* [Raw data]:
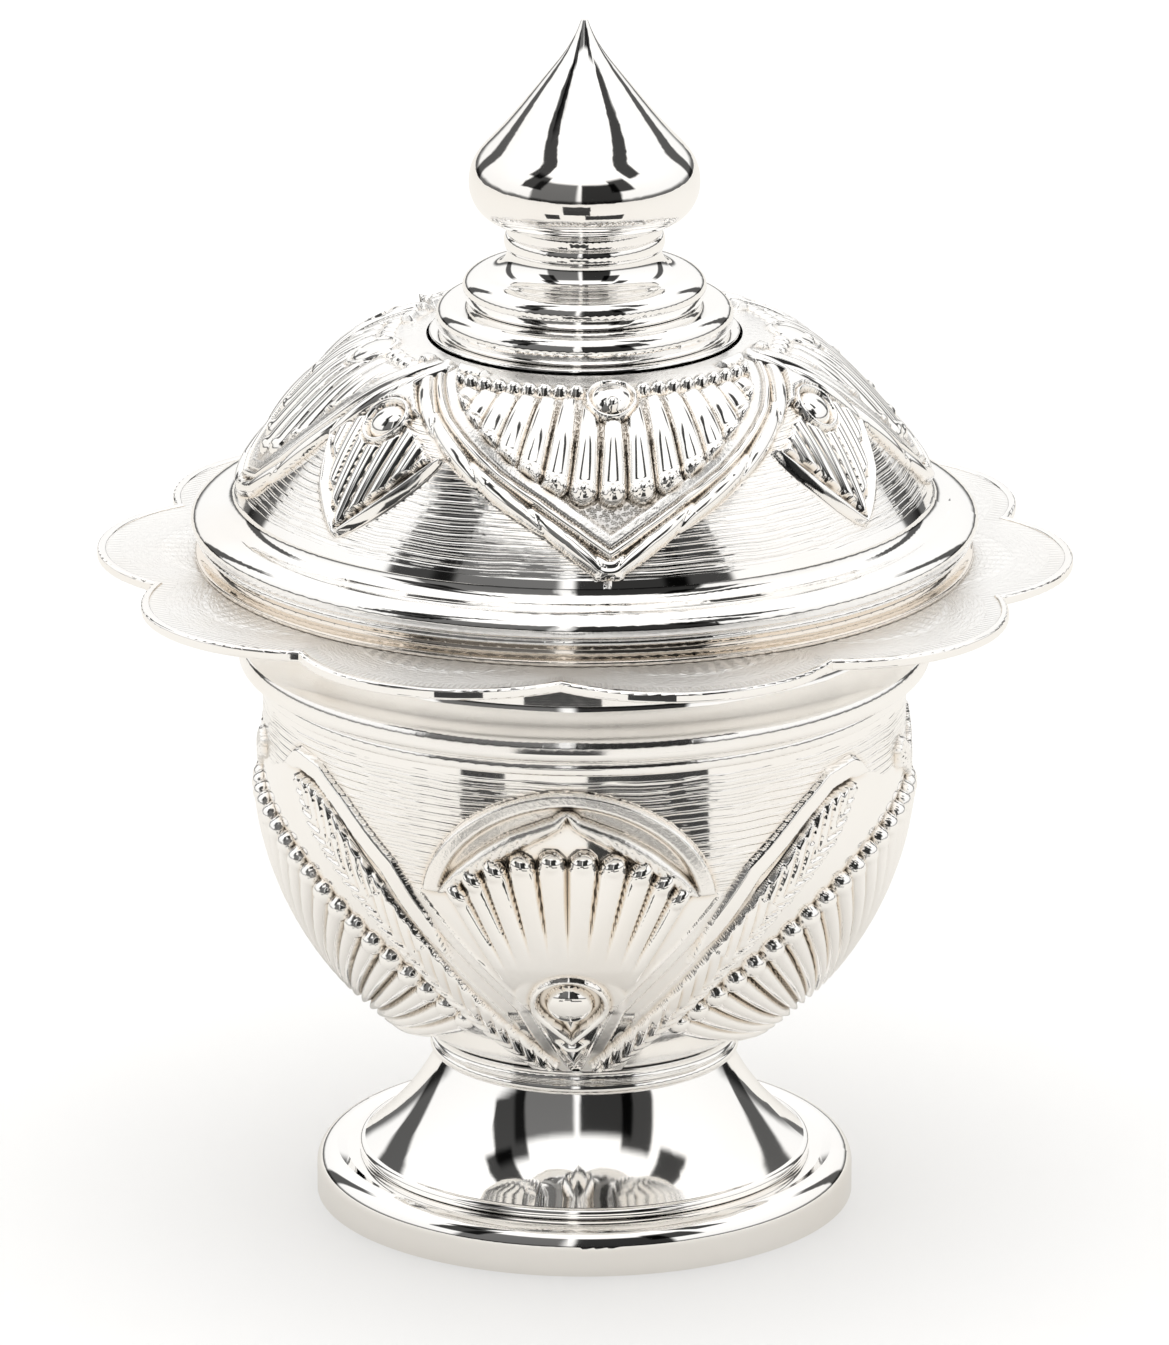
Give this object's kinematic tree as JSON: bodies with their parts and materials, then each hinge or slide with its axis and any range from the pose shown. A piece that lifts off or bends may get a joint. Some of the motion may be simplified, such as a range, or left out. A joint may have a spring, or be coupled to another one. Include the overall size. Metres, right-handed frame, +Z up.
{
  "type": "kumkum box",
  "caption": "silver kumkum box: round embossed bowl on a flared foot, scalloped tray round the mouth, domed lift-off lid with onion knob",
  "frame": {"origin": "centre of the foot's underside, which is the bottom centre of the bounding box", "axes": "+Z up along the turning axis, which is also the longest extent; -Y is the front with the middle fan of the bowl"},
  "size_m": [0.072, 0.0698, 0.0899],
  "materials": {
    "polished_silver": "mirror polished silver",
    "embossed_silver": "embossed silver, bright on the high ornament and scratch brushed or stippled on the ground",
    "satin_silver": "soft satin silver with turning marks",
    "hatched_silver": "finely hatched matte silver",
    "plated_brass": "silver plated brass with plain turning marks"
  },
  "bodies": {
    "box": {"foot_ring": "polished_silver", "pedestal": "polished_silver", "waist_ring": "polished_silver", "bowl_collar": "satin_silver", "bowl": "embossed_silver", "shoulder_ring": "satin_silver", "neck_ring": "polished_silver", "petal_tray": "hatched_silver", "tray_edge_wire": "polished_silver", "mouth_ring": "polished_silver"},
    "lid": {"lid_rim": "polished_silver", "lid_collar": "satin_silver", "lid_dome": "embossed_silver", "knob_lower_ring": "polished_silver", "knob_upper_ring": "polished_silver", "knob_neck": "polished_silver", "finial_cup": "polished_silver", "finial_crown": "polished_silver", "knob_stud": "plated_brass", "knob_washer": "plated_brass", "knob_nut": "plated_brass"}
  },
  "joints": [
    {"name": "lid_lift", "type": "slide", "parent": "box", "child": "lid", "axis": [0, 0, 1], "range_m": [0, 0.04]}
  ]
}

* [Directive]: Reproduce the data shown above exactly.

* [Solved problem]:
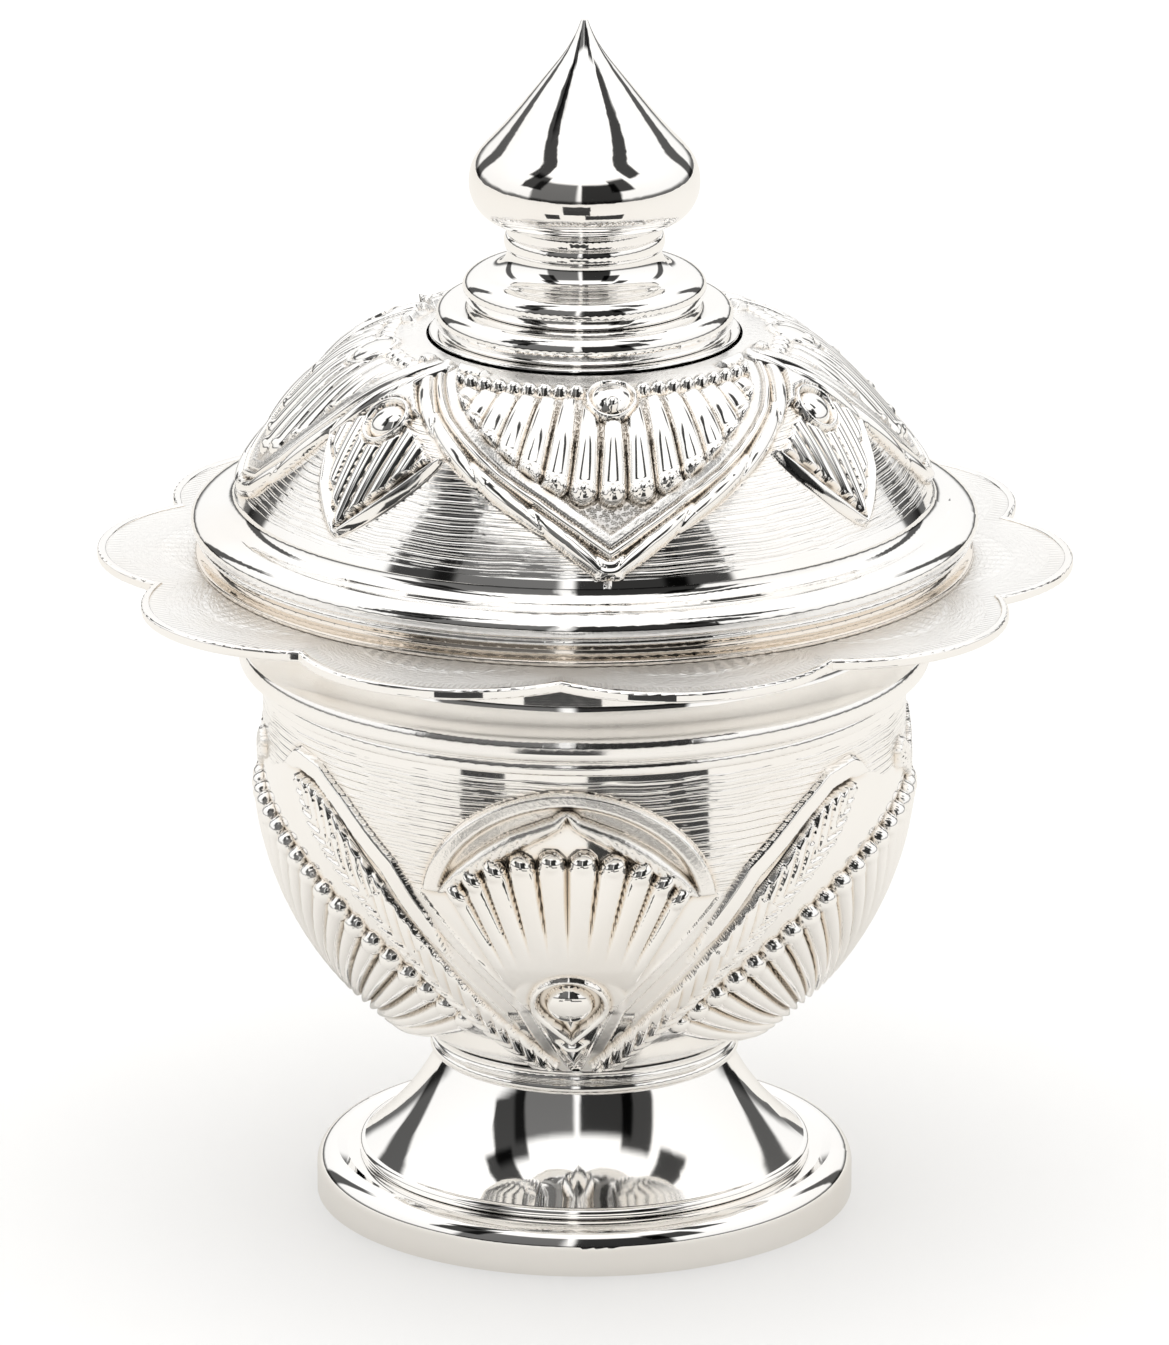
Give this object's kinematic tree as JSON: bodies with their parts and materials, then each hinge or slide with its axis and any range from the pose shown. A piece that lifts off or bends may get a joint. Some of the motion may be simplified, such as a range, or left out. A joint may have a spring, or be coupled to another one. Include the overall size. Metres, right-handed frame, +Z up.
{
  "type": "kumkum box",
  "caption": "silver kumkum box: round embossed bowl on a flared foot, scalloped tray round the mouth, domed lift-off lid with onion knob",
  "frame": {"origin": "centre of the foot's underside, which is the bottom centre of the bounding box", "axes": "+Z up along the turning axis, which is also the longest extent; -Y is the front with the middle fan of the bowl"},
  "size_m": [0.072, 0.0698, 0.0899],
  "materials": {
    "polished_silver": "mirror polished silver",
    "embossed_silver": "embossed silver, bright on the high ornament and scratch brushed or stippled on the ground",
    "satin_silver": "soft satin silver with turning marks",
    "hatched_silver": "finely hatched matte silver",
    "plated_brass": "silver plated brass with plain turning marks"
  },
  "bodies": {
    "box": {"foot_ring": "polished_silver", "pedestal": "polished_silver", "waist_ring": "polished_silver", "bowl_collar": "satin_silver", "bowl": "embossed_silver", "shoulder_ring": "satin_silver", "neck_ring": "polished_silver", "petal_tray": "hatched_silver", "tray_edge_wire": "polished_silver", "mouth_ring": "polished_silver"},
    "lid": {"lid_rim": "polished_silver", "lid_collar": "satin_silver", "lid_dome": "embossed_silver", "knob_lower_ring": "polished_silver", "knob_upper_ring": "polished_silver", "knob_neck": "polished_silver", "finial_cup": "polished_silver", "finial_crown": "polished_silver", "knob_stud": "plated_brass", "knob_washer": "plated_brass", "knob_nut": "plated_brass"}
  },
  "joints": [
    {"name": "lid_lift", "type": "slide", "parent": "box", "child": "lid", "axis": [0, 0, 1], "range_m": [0, 0.04]}
  ]
}